Energy-inertial scale interactions for velocity and temperature in the unstable atmospheric surface layer

Triaxial sonic anemometer velocity and temperature measurements were used to investigate the local structure of the velocity and temperature fluctuations in the unstable atmospheric surface layer above a grass-covered forest clearing. Despite the existence of a 2/3 power law in the longitudinal velocity (2 decades) and temperature (1 decade) structure functions, local isotropy within the inertial subrange was not attained by the temperature field, although a near-isotropic state was attained by the velocity field. It was found that sources of anisotropy were due to interactions between the large-scale and small-scale eddy motion, and due to local velocity-thermal interactions.
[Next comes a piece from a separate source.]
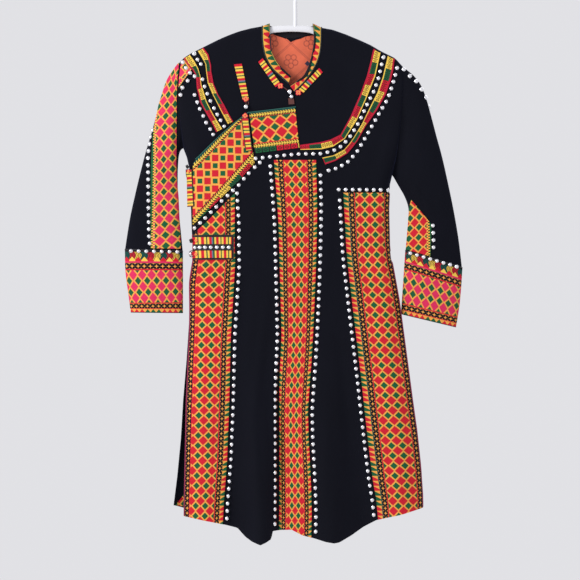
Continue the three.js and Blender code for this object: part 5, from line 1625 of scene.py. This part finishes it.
def lathe(name, centre, normal, profile, node=None, sides=28):
    points = turned_points(centre, normal, profile, sides)
    piece = mesh_piece(name, points, ring_faces(len(profile), sides), silver, sharp=40)
    return dress(piece, node)


def button_profile(radius):
    lines = [(0.35 * radius, 0), (0.4 * radius, 0.3)]
    for k in range(1, 14):
        angle = math.pi * k / 14
        wave = 1 + 0.035 * math.cos(8 * angle)
        lines.append((radius * math.sin(angle) * wave, radius * 0.8 * (1 - math.cos(angle)) + 0.3))
    lines.append((0.05 * radius, radius * 1.6 + 0.3))
    return lines


def seat_on(lift_of, col, row, lift):
    seats, normals = laid(front, lift_of, np.array([[col, row]], dtype=float), lift)
    return seats[0], normals[0]


for name, node, lift_of, col, row, radius, lift in (
    ("neck_button", "button_neck", under_lift, 289.6, 92.3, 5.2, LAY),
    ("chest_button", "button_chest", under_lift, 246, 107.4, 5.2, LAY),
    ("waist_button", "button_waist", over_lift, 194.9, 253.6, 3.8, TAB_TOP + LAY),
):
    lathe(name, *seat_on(lift_of, col, row, lift), button_profile(radius), node)


def knot_path(seat, normal, size):
    side, up = frame_of(normal)
    t = np.linspace(0, 2 * math.pi, 121)[:-1]
    ring = 2.1 + 0.95 * np.cos(3 * t)
    flat = np.outer(ring * np.cos(2 * t), side) + np.outer(ring * np.sin(2 * t), up)
    rise = np.outer(0.9 * np.sin(3 * t) + 2.0, normal)
    path = seat + (flat + rise) * size * MM
    return np.concatenate([path, path[:2]])


waist_seat = seat_on(over_lift, 195, 240.6, TAB_TOP + LAY)
tube_mesh("waist_knot", knot_path(*waist_seat, 1.25), 1.35 * MM, black_cord, "knot_waist")
side_seat = seat_on(over_lift, 191, 166, TAB_TOP)
tube_mesh("side_knot", knot_path(*side_seat, 1.15), 1.25 * MM, black_cord)


PETAL_SIDES = 48


def petals(name, lift_of, col, row, size, turn, lift):
    """A small four-petal end of red thread, with a gold ring of thread on it."""
    seat, normal = seat_on(lift_of, col, row, lift)
    side, up = frame_of(normal)

    def ring(count, low, high, level):
        angles = 2 * math.pi * np.arange(count) / PETAL_SIDES
        radius = size * (low + high * np.abs(np.cos(2 * angles)) ** 0.7)
        flat = np.outer(radius * np.cos(angles + turn), side) + np.outer(radius * np.sin(angles + turn), up)
        return seat + (flat + level * normal) * MM

    foot, edge = ring(PETAL_SIDES, 0.66, 0.34, 0), ring(PETAL_SIDES, 0.594, 0.306, 0.9)
    points = np.concatenate([foot, edge, [seat + normal * 1.2 * MM]])
    dress(mesh_piece(name, points, ring_faces(2, PETAL_SIDES, tip=2 * PETAL_SIDES), petal_thread))
    thread = ring(PETAL_SIDES + 1, 0.34, 0.24, 1.3)
    tube_mesh(name + "_thread", thread, 0.45 * MM, petal_gold, sides=6)


for name, lift_of, col, row, size, turn, lift in (
    ("chest_petals_upper", under_lift, 245.8, 99.4, 6.6, 0.15, BROCADE_TOP),
    ("chest_petals_lower", over_lift, 245.3, 116.6, 6.2, 0.1, TAB_TOP),
    ("collar_petals_left", under_lift, 280.4, 86.2, 6.6, 0.7, BROCADE_TOP),
    ("collar_petals_right", over_lift, 298.4, 93.2, 6.6, 0.75, BROCADE_TOP),
    ("side_petals", over_lift, 192, 171.2, 4.6, 0.0, TAB_TOP + BROCADE),
    ("waist_petals_upper", over_lift, 198.4, 240.7, 4.4, 0.0, TAB_TOP),
    ("waist_petals_lower", over_lift, 198.4, 254.3, 4.4, 0.0, TAB_TOP),
):
    petals(name, lift_of, col, row, size, turn, lift)
for name, lift_of, path, radius, lift, finish in (
    ("chest_loop_left", under_lift, [[245.2, 101], [246.4, 103.4], [245.6, 106]], 0.8, 2.2 * MM, brown_cord),
    ("chest_loop_right", under_lift, [[247.6, 101], [248.8, 103.6], [247.4, 106]], 0.8, 2.2 * MM, brown_cord),
    ("neck_loop", under_lift, [[283.4, 87.4], [286, 89.2], [288, 91.4]], 0.9, 1.6 * MM, brown_cord),
    ("waist_loop", over_lift, [
        [197, 251.4], [194.4, 250.6], [192, 252], [192, 255.2], [194.4, 256.8], [197, 256],
    ], 0.9, TAB_TOP, black_cord),
):
    cord_on(name, lift_of, path, radius, lift, finish, step=0.5)
strip_places = edges([[288.2, 98.6, 293.8, 98.4], [288.6, 104.8, 294.4, 104.4]], 8, 8)
neck_strip = applique("neck_strip", under_lift, strip_places, BROCADE_TOP, brown_cord, strip_places)
lathe("neck_bead", *seat_on(under_lift, 291.4, 97.2, LAY), button_profile(4.4))

# Hanger

bar_top = table("col row high thick", [
    [188, 56.2, 11, 6.5], [202, 48.7, 12, 7], [218, 41.7, 13, 7], [240, 34.9, 13.5, 7], [256, 29.8, 14, 7],
    [266, 27.6, 14, 7], [273, 25.6, 14, 7], [284, 24.8, 13.5, 7], [292, 24.6, 13.5, 7], [300, 24.8, 13.5, 7],
    [310, 25.6, 14, 7], [317, 28, 14, 7], [328, 30.6, 14, 7], [345, 36.6, 13.5, 7], [371, 47.9, 13, 7],
    [384, 55.5, 12, 7], [396, 63, 11, 6],
])
HOOK_WIDE, HOOK_THICK, HOOK_RADIUS = 8.4, 6.4, 20
HOOK_STATIONS = 140
SWEEP_SIDES = 24


def sweep(stations, high, thick, first=0):
    """A bar of oval section along places in mm on the middle plane."""
    points = []
    for (x, z), (way_x, way_z), tall, deep in zip(stations, unit(np.gradient(stations, axis=0)), high, thick):
        up, out = np.array([-way_z, 0, way_x]) * tall / 2, np.array([0, deep / 2, 0])
        angle = 2 * math.pi * (np.arange(SWEEP_SIDES) + 0.5) / SWEEP_SIDES
        points.extend((np.array([x, 0, z]) + np.outer(np.cos(angle), up) + np.outer(np.sin(angle), out)) * MM)
    return points, ring_faces(len(stations), SWEEP_SIDES, first)


bar_at = np.linspace(0, len(bar_top["col"]) - 1, 97)
bar_high = curve(bar_top["high"], bar_at)
bar_line = pair(gx(curve(bar_top["col"], bar_at)) / MM, gz(curve(bar_top["row"], bar_at)) / MM - bar_high / 2)
bar_points, bar_faces = sweep(bar_line, bar_high, curve(bar_top["thick"], bar_at))
turns = np.radians(np.arange(-45, 197, 8))
reach = HOOK_RADIUS + HOOK_WIDE / 2
stem = [[7, -111], [7, -89], [7, -71], [7, -55], [9.5, -47]]
hook_line = np.concatenate([stem, pair(reach * np.cos(turns), -HOOK_RADIUS + reach * np.sin(turns))])
hook_at = np.linspace(0, len(hook_line) - 1, HOOK_STATIONS)
hook_path = pair(curve(hook_line[:, 0], hook_at), curve(hook_line[:, 1], hook_at))
hook_points, hook_faces = sweep(
    hook_path, np.full(HOOK_STATIONS, HOOK_WIDE), np.full(HOOK_STATIONS, HOOK_THICK), len(bar_points))
hanger = mesh_piece("moulded_hanger", bar_points + hook_points, bar_faces + hook_faces, hanger_plastic)
dress(hanger, "hanger")

# Flat sizes in metres of the ribbons and patches, as cut and sewn: each is worked out and not kept


def declare(piece):
    """A ribbon or patch as cut: its widest row, its length down its middle, and its own area."""
    points = cloth_grids[piece.name]
    widths = np.linalg.norm(np.diff(points, axis=1), axis=-1).sum(axis=1)
    length = np.linalg.norm(np.diff(points[:, points.shape[1] // 2], axis=0), axis=-1).sum()
    diagonals = points[1:, 1:] - points[:-1, :-1], points[1:, :-1] - points[:-1, 1:]
    area = np.linalg.norm(np.cross(*diagonals), axis=-1).sum() / 2
    wide, long, area = (round(float(v), 5) for v in (widths.max(), length, area))


for piece, (lift_of, *_) in zip(yoke_pieces + tab_pieces, [*yoke_tables.values(), *tab_tables.values()]):
    declare(piece)
for piece in (centre_band, right_band, left_band, waist_ground):
    declare(piece)
for piece, carrier in (
    (shoulder_corner, "front_under"), (neck_strip, "front_under"), (back_corner, "back"),
    (sleeve_band_left, "sleeve_left"), (sleeve_band_right, "sleeve_right"),
):
    declare(piece)

# Floor, lights and camera

floor_finish = plain("floor_paint", srgb(226, 224, 222), 0.8, scale=20, bump=0.02, mottle=0.04)
FLOOR_Z, FLOOR_SIDE = -1.5, 0.85
floor_mesh = bpy.data.meshes.new("floor")
floor_corners = [(x * FLOOR_SIDE, y * FLOOR_SIDE, FLOOR_Z) for x, y in ((-1, -1), (1, -1), (1, 1), (-1, 1))]
floor_mesh.from_pydata(floor_corners, [], [(0, 1, 2, 3)])
floor_mesh.materials.append(floor_finish)
floor = bpy.data.objects.new("floor", floor_mesh)
bpy.context.scene.collection.objects.link(floor)


def soft_light(name, place, aim, size, power):
    data = bpy.data.lights.new(name, "AREA")
    data.size = size
    data.energy = power
    lamp = bpy.data.objects.new(name, data)
    lamp.location = place
    lamp.rotation_euler = (Vector(aim) - Vector(place)).to_track_quat("-Z", "Y").to_euler()
    bpy.context.scene.collection.objects.link(lamp)


CHEST = (0, 0, -0.6)
soft_light("key_light", (-2.1, -1.9, 0.5), CHEST, 1.1, 66)
soft_light("fill_light", (1.8, -2.4, -0.4), CHEST, 1.8, 4)
soft_light("back_light", (0.6, 2.4, 0.6), CHEST, 1.8, 30)

world = bpy.data.worlds.new("pale_room")
world.use_nodes = True
background = world.node_tree.nodes["Background"]
background.inputs["Color"].default_value = srgb(236, 236, 240)
background.inputs["Strength"].default_value = 0.9
bpy.context.scene.world = world
bpy.context.scene.view_settings.view_transform = "Standard"

CAMERA_AWAY = 5.0
FRONT_OUT = 0.015
FRAME_WIDE = 580 * GRID
FRAME_MIDDLE = 290
FILM_WIDE = 36
camera_data = bpy.data.cameras.new("camera")
camera_data.sensor_width = FILM_WIDE
camera_data.lens = FILM_WIDE * (CAMERA_AWAY - FRONT_OUT) / FRAME_WIDE
camera = bpy.data.objects.new("camera", camera_data)
camera.location = (float(gx(FRAME_MIDDLE)), -CAMERA_AWAY, float(gz(FRAME_MIDDLE)))
camera.rotation_euler = (math.pi / 2, 0, 0)
bpy.context.scene.collection.objects.link(camera)
bpy.context.scene.camera = camera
Statistical measures were developed and used to quantify these types of interactions. Other types of interactions were also measured but were less significant. The temperature gradient skewness was measured and found to be non-zero in agreement with other laboratory flow types for inertial subrange scales. Despite these interactions and anisotropy sources in the local temperature field, Obukhov's 1949 hypothesis for the mixed velocity-temperature structure functions was found to be valid. Finally, our measurements show that while a 2/3 power-law in the longitudinal velocity structure function developed at scales comparable to five times the height from the ground surface (z), near-isotropic conditions were achieved at scales smaller than z/2.